▶ Exercise description
All the data should come back exactly as it was given.

▶ Supplied records
------------------------

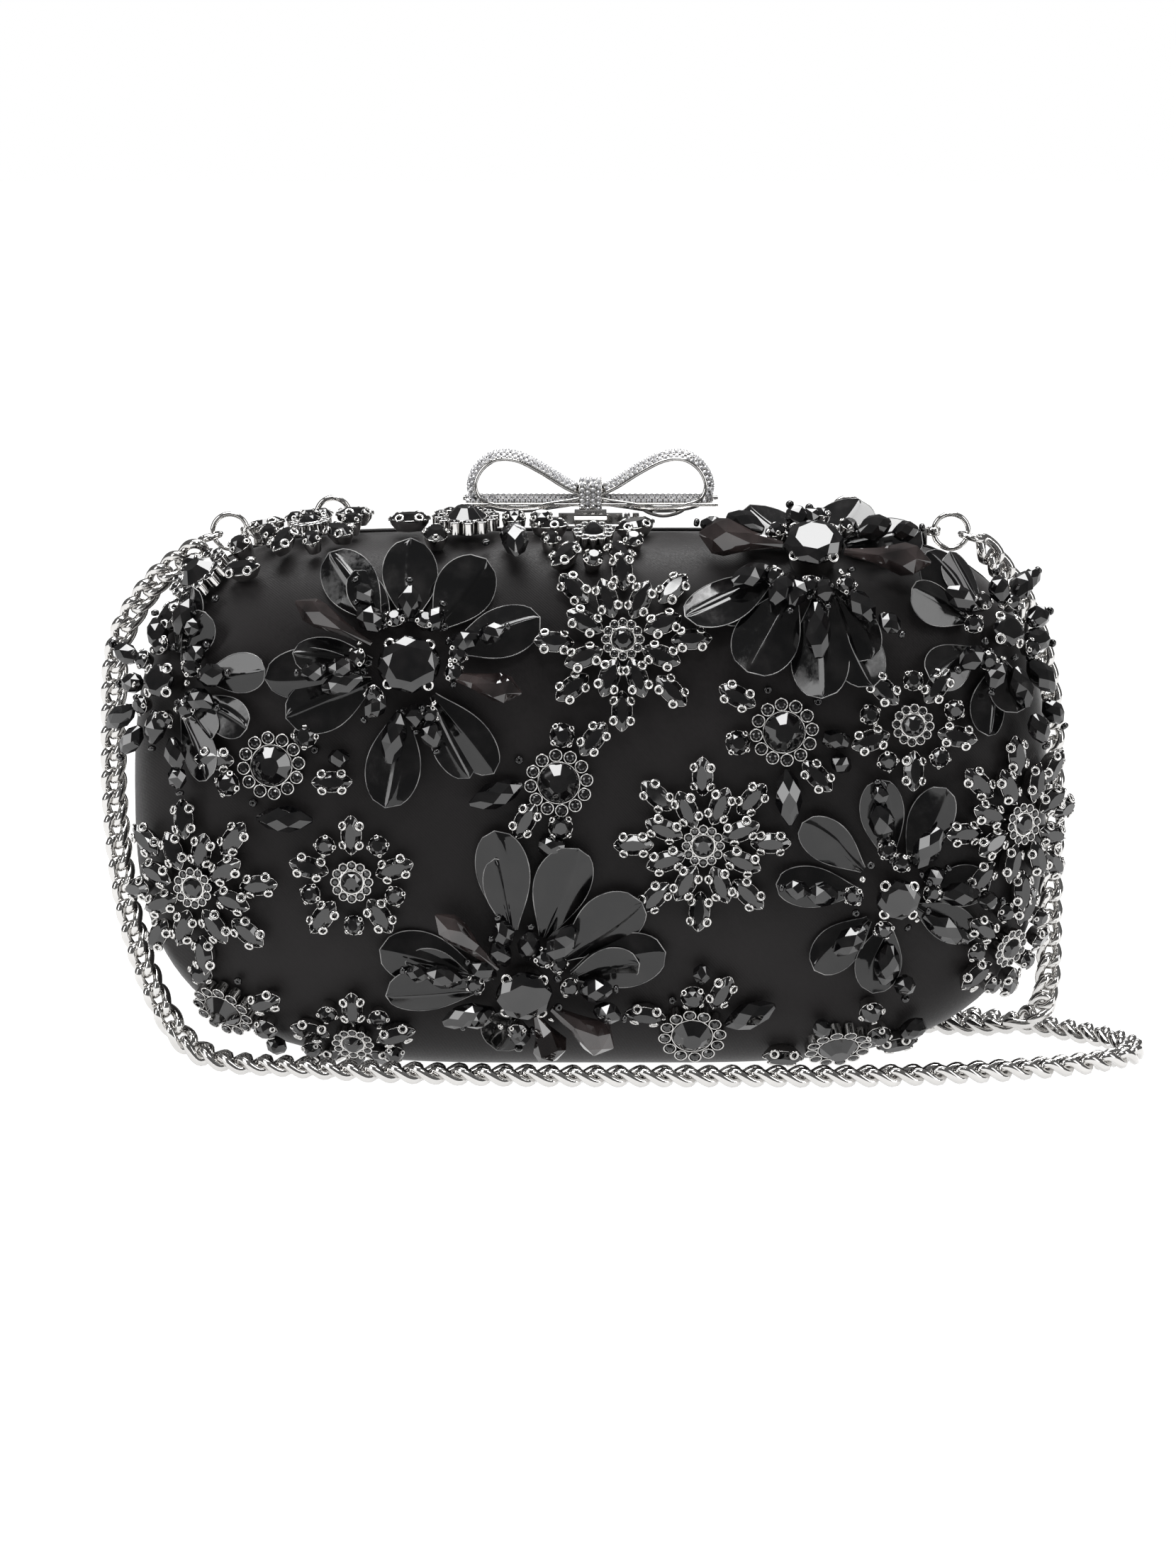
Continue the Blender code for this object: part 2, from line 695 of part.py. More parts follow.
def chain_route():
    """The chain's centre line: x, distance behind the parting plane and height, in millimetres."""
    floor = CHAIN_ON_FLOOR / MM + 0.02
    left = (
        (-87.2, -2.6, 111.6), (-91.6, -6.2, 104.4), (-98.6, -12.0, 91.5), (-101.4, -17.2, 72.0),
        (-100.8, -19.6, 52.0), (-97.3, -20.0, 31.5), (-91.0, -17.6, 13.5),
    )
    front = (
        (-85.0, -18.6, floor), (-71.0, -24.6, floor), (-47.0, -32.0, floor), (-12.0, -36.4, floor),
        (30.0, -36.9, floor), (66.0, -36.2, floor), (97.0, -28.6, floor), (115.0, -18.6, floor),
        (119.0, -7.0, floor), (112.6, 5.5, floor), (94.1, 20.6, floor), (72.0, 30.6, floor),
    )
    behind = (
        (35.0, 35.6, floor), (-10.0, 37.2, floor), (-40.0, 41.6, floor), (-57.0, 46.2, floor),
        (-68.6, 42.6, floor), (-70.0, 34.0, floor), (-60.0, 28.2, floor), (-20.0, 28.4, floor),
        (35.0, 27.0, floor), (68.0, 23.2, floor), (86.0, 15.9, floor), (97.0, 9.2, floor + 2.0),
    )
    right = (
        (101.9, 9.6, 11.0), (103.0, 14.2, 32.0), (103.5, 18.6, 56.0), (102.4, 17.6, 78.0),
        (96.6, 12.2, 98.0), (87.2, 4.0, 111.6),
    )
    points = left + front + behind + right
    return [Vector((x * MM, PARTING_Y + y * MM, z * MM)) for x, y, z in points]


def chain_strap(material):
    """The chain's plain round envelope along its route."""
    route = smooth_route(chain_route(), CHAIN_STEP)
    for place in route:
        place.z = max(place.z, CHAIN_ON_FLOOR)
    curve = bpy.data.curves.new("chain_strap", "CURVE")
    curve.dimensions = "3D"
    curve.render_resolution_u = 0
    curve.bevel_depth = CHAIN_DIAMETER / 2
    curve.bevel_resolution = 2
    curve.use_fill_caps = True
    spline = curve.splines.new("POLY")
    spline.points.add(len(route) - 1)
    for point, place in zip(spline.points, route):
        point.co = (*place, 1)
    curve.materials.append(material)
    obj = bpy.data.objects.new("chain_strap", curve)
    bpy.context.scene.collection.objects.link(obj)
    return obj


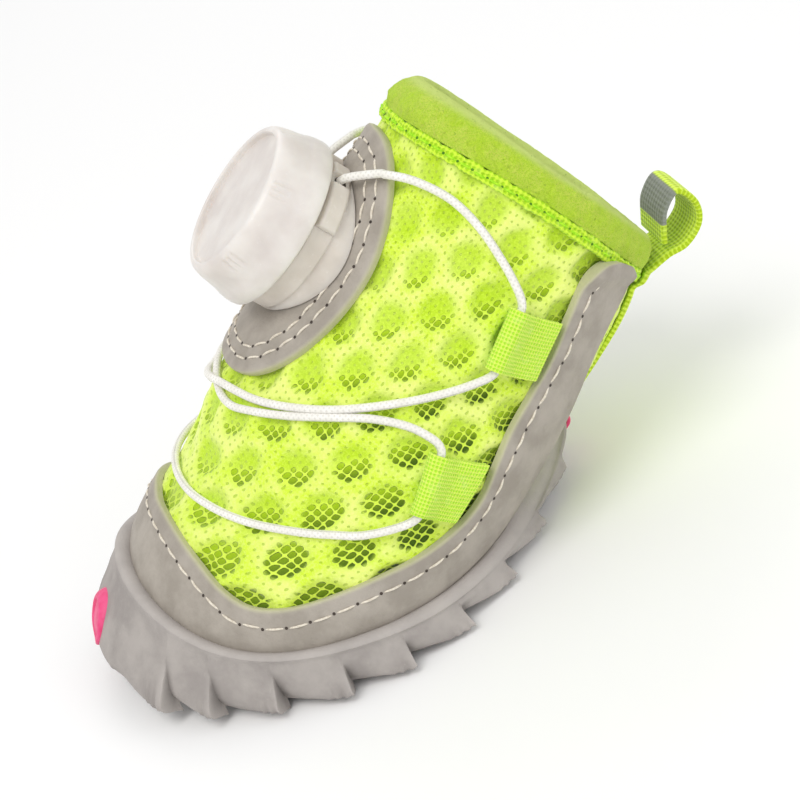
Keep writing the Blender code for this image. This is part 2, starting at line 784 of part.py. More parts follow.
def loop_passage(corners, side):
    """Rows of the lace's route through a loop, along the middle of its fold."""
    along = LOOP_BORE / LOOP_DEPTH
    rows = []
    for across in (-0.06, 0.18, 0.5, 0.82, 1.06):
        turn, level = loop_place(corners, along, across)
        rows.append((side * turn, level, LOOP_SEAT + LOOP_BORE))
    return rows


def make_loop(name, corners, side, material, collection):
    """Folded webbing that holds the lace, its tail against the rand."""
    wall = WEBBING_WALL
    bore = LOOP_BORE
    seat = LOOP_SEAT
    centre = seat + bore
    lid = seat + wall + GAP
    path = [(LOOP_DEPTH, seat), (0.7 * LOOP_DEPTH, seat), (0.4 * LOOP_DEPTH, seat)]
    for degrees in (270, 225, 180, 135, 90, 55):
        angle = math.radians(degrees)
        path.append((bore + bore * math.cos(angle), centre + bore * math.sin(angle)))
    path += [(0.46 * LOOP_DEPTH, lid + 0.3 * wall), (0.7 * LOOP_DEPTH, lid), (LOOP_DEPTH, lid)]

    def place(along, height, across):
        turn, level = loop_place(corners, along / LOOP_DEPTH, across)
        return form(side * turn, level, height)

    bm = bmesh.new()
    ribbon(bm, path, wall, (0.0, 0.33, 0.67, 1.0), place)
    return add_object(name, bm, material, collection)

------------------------

▶ Result for this task
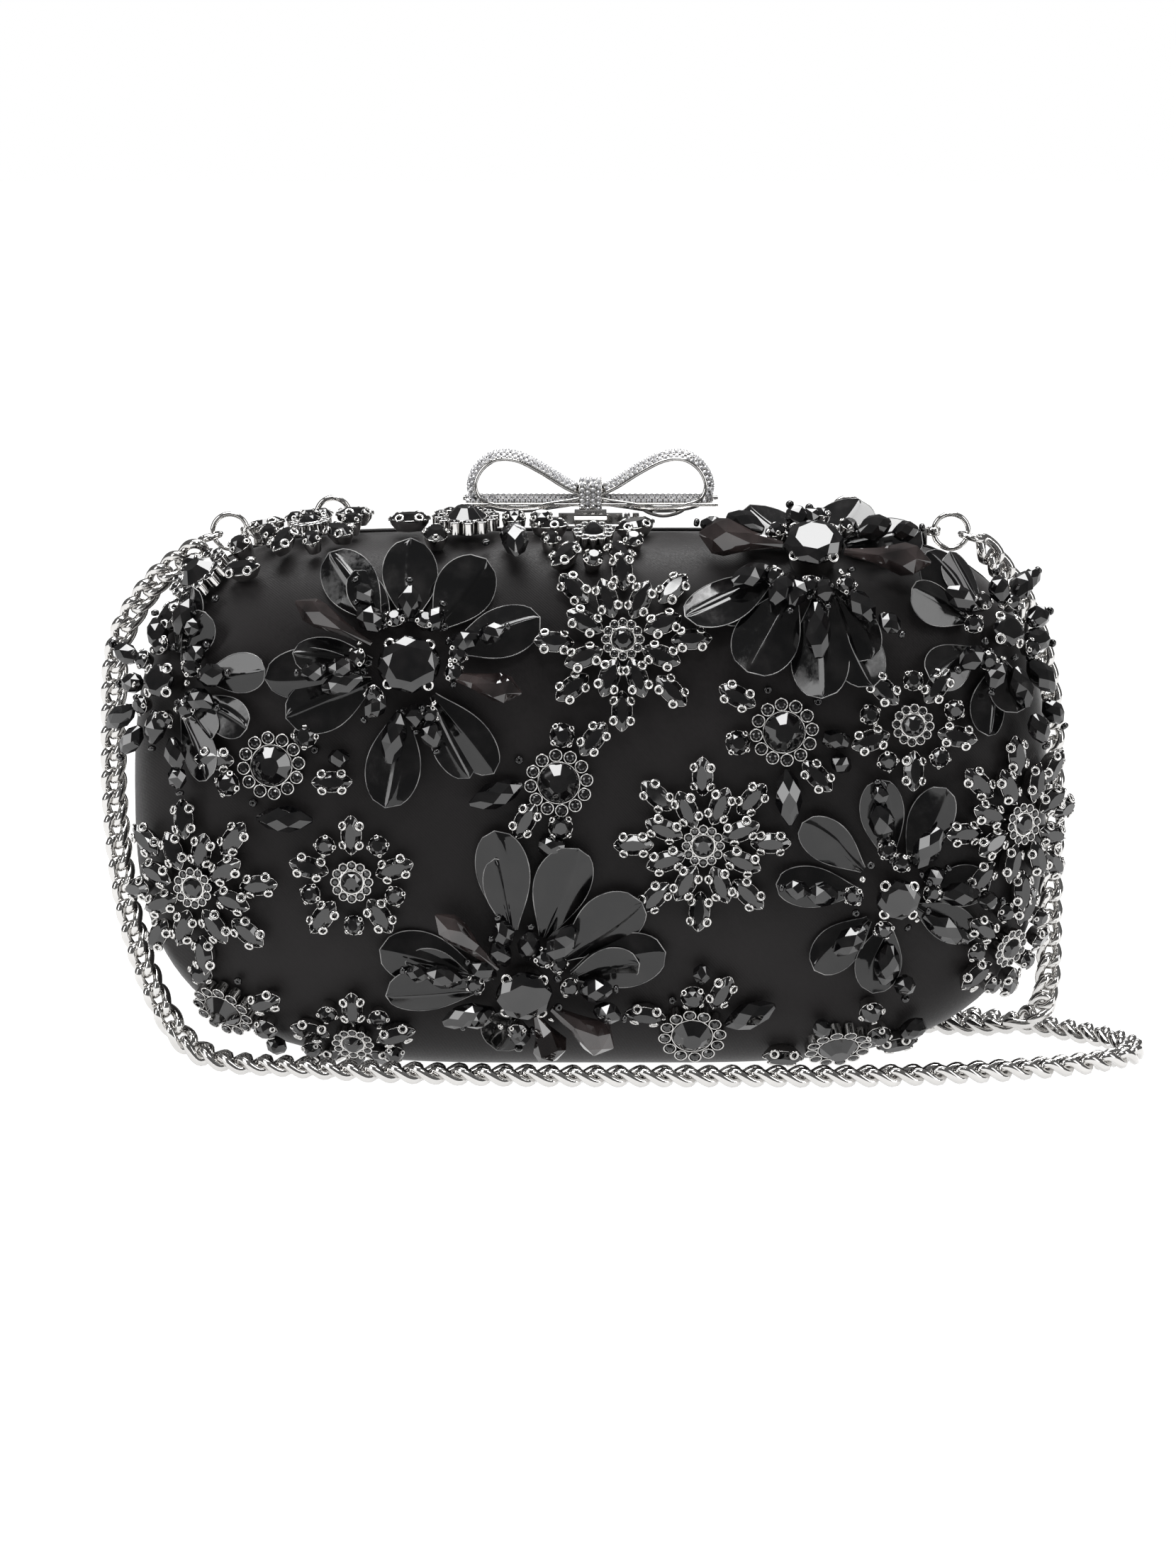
Continue the Blender code for this object: part 2, from line 695 of part.py. More parts follow.
def chain_route():
    """The chain's centre line: x, distance behind the parting plane and height, in millimetres."""
    floor = CHAIN_ON_FLOOR / MM + 0.02
    left = (
        (-87.2, -2.6, 111.6), (-91.6, -6.2, 104.4), (-98.6, -12.0, 91.5), (-101.4, -17.2, 72.0),
        (-100.8, -19.6, 52.0), (-97.3, -20.0, 31.5), (-91.0, -17.6, 13.5),
    )
    front = (
        (-85.0, -18.6, floor), (-71.0, -24.6, floor), (-47.0, -32.0, floor), (-12.0, -36.4, floor),
        (30.0, -36.9, floor), (66.0, -36.2, floor), (97.0, -28.6, floor), (115.0, -18.6, floor),
        (119.0, -7.0, floor), (112.6, 5.5, floor), (94.1, 20.6, floor), (72.0, 30.6, floor),
    )
    behind = (
        (35.0, 35.6, floor), (-10.0, 37.2, floor), (-40.0, 41.6, floor), (-57.0, 46.2, floor),
        (-68.6, 42.6, floor), (-70.0, 34.0, floor), (-60.0, 28.2, floor), (-20.0, 28.4, floor),
        (35.0, 27.0, floor), (68.0, 23.2, floor), (86.0, 15.9, floor), (97.0, 9.2, floor + 2.0),
    )
    right = (
        (101.9, 9.6, 11.0), (103.0, 14.2, 32.0), (103.5, 18.6, 56.0), (102.4, 17.6, 78.0),
        (96.6, 12.2, 98.0), (87.2, 4.0, 111.6),
    )
    points = left + front + behind + right
    return [Vector((x * MM, PARTING_Y + y * MM, z * MM)) for x, y, z in points]


def chain_strap(material):
    """The chain's plain round envelope along its route."""
    route = smooth_route(chain_route(), CHAIN_STEP)
    for place in route:
        place.z = max(place.z, CHAIN_ON_FLOOR)
    curve = bpy.data.curves.new("chain_strap", "CURVE")
    curve.dimensions = "3D"
    curve.render_resolution_u = 0
    curve.bevel_depth = CHAIN_DIAMETER / 2
    curve.bevel_resolution = 2
    curve.use_fill_caps = True
    spline = curve.splines.new("POLY")
    spline.points.add(len(route) - 1)
    for point, place in zip(spline.points, route):
        point.co = (*place, 1)
    curve.materials.append(material)
    obj = bpy.data.objects.new("chain_strap", curve)
    bpy.context.scene.collection.objects.link(obj)
    return obj


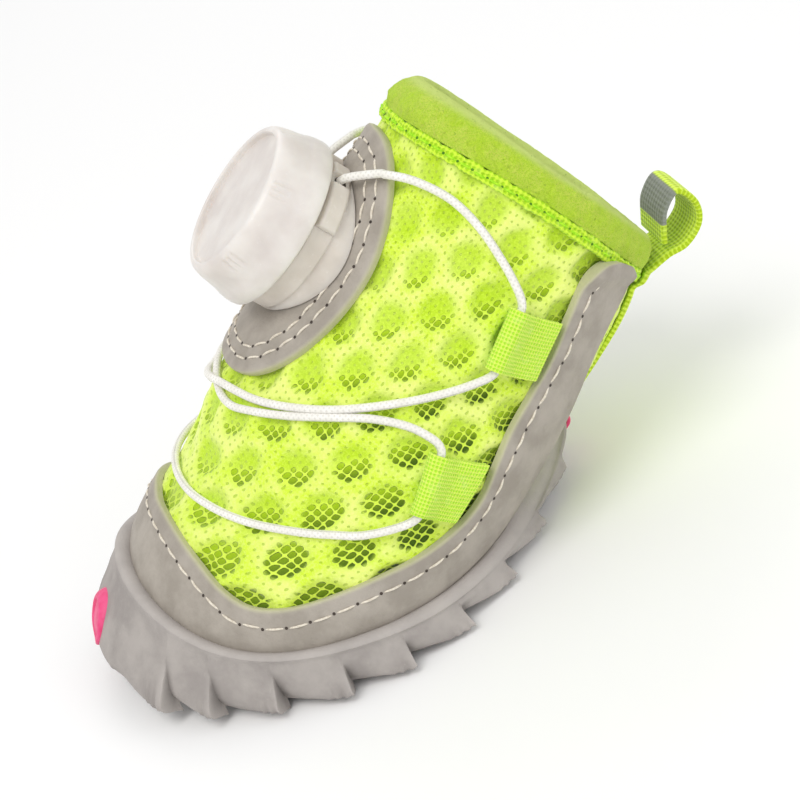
Keep writing the Blender code for this image. This is part 2, starting at line 784 of part.py. More parts follow.
def loop_passage(corners, side):
    """Rows of the lace's route through a loop, along the middle of its fold."""
    along = LOOP_BORE / LOOP_DEPTH
    rows = []
    for across in (-0.06, 0.18, 0.5, 0.82, 1.06):
        turn, level = loop_place(corners, along, across)
        rows.append((side * turn, level, LOOP_SEAT + LOOP_BORE))
    return rows


def make_loop(name, corners, side, material, collection):
    """Folded webbing that holds the lace, its tail against the rand."""
    wall = WEBBING_WALL
    bore = LOOP_BORE
    seat = LOOP_SEAT
    centre = seat + bore
    lid = seat + wall + GAP
    path = [(LOOP_DEPTH, seat), (0.7 * LOOP_DEPTH, seat), (0.4 * LOOP_DEPTH, seat)]
    for degrees in (270, 225, 180, 135, 90, 55):
        angle = math.radians(degrees)
        path.append((bore + bore * math.cos(angle), centre + bore * math.sin(angle)))
    path += [(0.46 * LOOP_DEPTH, lid + 0.3 * wall), (0.7 * LOOP_DEPTH, lid), (LOOP_DEPTH, lid)]

    def place(along, height, across):
        turn, level = loop_place(corners, along / LOOP_DEPTH, across)
        return form(side * turn, level, height)

    bm = bmesh.new()
    ribbon(bm, path, wall, (0.0, 0.33, 0.67, 1.0), place)
    return add_object(name, bm, material, collection)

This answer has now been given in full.